▶ **PROBLEM REQUIREMENTS**:
Reproduce all of the data word for word.

▶ **INFORMATION PROVIDED**:
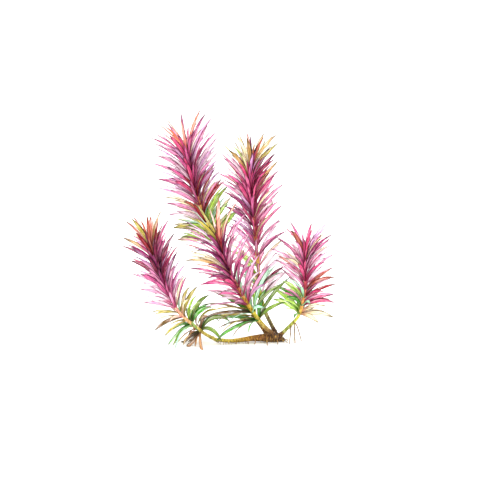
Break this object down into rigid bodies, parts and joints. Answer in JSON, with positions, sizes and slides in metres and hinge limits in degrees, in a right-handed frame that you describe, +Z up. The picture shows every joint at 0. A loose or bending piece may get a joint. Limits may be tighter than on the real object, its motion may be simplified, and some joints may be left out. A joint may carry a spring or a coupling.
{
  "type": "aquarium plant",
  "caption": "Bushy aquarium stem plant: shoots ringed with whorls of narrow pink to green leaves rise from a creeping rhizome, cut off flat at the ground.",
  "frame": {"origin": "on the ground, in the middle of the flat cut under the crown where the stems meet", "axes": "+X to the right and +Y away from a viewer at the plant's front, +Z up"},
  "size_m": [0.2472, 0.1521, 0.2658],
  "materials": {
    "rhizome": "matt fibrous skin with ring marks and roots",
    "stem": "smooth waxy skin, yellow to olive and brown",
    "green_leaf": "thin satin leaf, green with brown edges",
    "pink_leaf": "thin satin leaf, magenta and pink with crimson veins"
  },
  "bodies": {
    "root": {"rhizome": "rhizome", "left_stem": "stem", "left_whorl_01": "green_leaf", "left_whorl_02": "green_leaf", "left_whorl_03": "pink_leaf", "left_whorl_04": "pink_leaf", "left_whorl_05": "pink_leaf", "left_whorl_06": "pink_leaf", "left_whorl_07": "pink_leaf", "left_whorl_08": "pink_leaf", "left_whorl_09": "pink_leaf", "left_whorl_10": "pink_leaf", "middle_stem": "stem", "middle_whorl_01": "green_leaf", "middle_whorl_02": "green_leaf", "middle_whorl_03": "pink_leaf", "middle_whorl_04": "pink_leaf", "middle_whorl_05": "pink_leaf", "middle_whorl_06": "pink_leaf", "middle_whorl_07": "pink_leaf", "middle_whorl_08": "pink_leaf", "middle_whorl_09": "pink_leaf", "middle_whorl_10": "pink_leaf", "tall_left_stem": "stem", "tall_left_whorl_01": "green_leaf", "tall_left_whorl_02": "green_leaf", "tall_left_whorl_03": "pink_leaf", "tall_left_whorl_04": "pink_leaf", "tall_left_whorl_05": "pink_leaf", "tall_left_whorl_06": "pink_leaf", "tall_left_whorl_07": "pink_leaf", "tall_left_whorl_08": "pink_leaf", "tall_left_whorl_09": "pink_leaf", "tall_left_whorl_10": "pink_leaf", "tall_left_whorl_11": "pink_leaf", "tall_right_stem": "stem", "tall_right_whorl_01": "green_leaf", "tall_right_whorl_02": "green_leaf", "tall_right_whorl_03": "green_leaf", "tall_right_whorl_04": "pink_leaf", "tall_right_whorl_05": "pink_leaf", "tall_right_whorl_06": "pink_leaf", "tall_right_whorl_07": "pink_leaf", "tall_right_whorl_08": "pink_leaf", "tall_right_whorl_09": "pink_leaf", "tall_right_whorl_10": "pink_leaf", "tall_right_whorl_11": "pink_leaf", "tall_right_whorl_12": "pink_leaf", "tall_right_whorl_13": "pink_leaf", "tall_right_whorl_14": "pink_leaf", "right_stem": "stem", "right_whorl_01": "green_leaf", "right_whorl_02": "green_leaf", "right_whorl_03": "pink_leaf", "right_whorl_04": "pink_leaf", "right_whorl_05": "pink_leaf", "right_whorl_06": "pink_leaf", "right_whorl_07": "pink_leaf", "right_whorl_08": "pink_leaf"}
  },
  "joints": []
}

▶ **SOLUTION FOR THIS PROBLEM**:
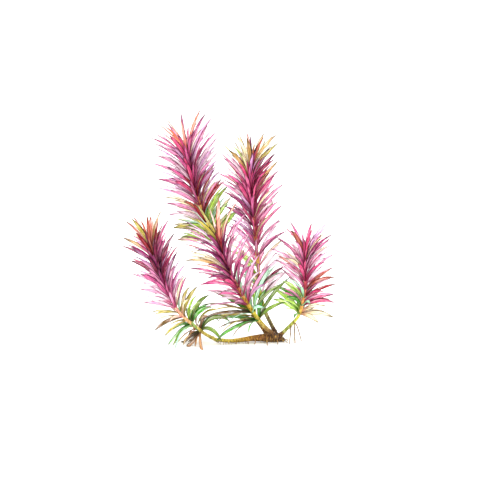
Break this object down into rigid bodies, parts and joints. Answer in JSON, with positions, sizes and slides in metres and hinge limits in degrees, in a right-handed frame that you describe, +Z up. The picture shows every joint at 0. A loose or bending piece may get a joint. Limits may be tighter than on the real object, its motion may be simplified, and some joints may be left out. A joint may carry a spring or a coupling.
{
  "type": "aquarium plant",
  "caption": "Bushy aquarium stem plant: shoots ringed with whorls of narrow pink to green leaves rise from a creeping rhizome, cut off flat at the ground.",
  "frame": {"origin": "on the ground, in the middle of the flat cut under the crown where the stems meet", "axes": "+X to the right and +Y away from a viewer at the plant's front, +Z up"},
  "size_m": [0.2472, 0.1521, 0.2658],
  "materials": {
    "rhizome": "matt fibrous skin with ring marks and roots",
    "stem": "smooth waxy skin, yellow to olive and brown",
    "green_leaf": "thin satin leaf, green with brown edges",
    "pink_leaf": "thin satin leaf, magenta and pink with crimson veins"
  },
  "bodies": {
    "root": {"rhizome": "rhizome", "left_stem": "stem", "left_whorl_01": "green_leaf", "left_whorl_02": "green_leaf", "left_whorl_03": "pink_leaf", "left_whorl_04": "pink_leaf", "left_whorl_05": "pink_leaf", "left_whorl_06": "pink_leaf", "left_whorl_07": "pink_leaf", "left_whorl_08": "pink_leaf", "left_whorl_09": "pink_leaf", "left_whorl_10": "pink_leaf", "middle_stem": "stem", "middle_whorl_01": "green_leaf", "middle_whorl_02": "green_leaf", "middle_whorl_03": "pink_leaf", "middle_whorl_04": "pink_leaf", "middle_whorl_05": "pink_leaf", "middle_whorl_06": "pink_leaf", "middle_whorl_07": "pink_leaf", "middle_whorl_08": "pink_leaf", "middle_whorl_09": "pink_leaf", "middle_whorl_10": "pink_leaf", "tall_left_stem": "stem", "tall_left_whorl_01": "green_leaf", "tall_left_whorl_02": "green_leaf", "tall_left_whorl_03": "pink_leaf", "tall_left_whorl_04": "pink_leaf", "tall_left_whorl_05": "pink_leaf", "tall_left_whorl_06": "pink_leaf", "tall_left_whorl_07": "pink_leaf", "tall_left_whorl_08": "pink_leaf", "tall_left_whorl_09": "pink_leaf", "tall_left_whorl_10": "pink_leaf", "tall_left_whorl_11": "pink_leaf", "tall_right_stem": "stem", "tall_right_whorl_01": "green_leaf", "tall_right_whorl_02": "green_leaf", "tall_right_whorl_03": "green_leaf", "tall_right_whorl_04": "pink_leaf", "tall_right_whorl_05": "pink_leaf", "tall_right_whorl_06": "pink_leaf", "tall_right_whorl_07": "pink_leaf", "tall_right_whorl_08": "pink_leaf", "tall_right_whorl_09": "pink_leaf", "tall_right_whorl_10": "pink_leaf", "tall_right_whorl_11": "pink_leaf", "tall_right_whorl_12": "pink_leaf", "tall_right_whorl_13": "pink_leaf", "tall_right_whorl_14": "pink_leaf", "right_stem": "stem", "right_whorl_01": "green_leaf", "right_whorl_02": "green_leaf", "right_whorl_03": "pink_leaf", "right_whorl_04": "pink_leaf", "right_whorl_05": "pink_leaf", "right_whorl_06": "pink_leaf", "right_whorl_07": "pink_leaf", "right_whorl_08": "pink_leaf"}
  },
  "joints": []
}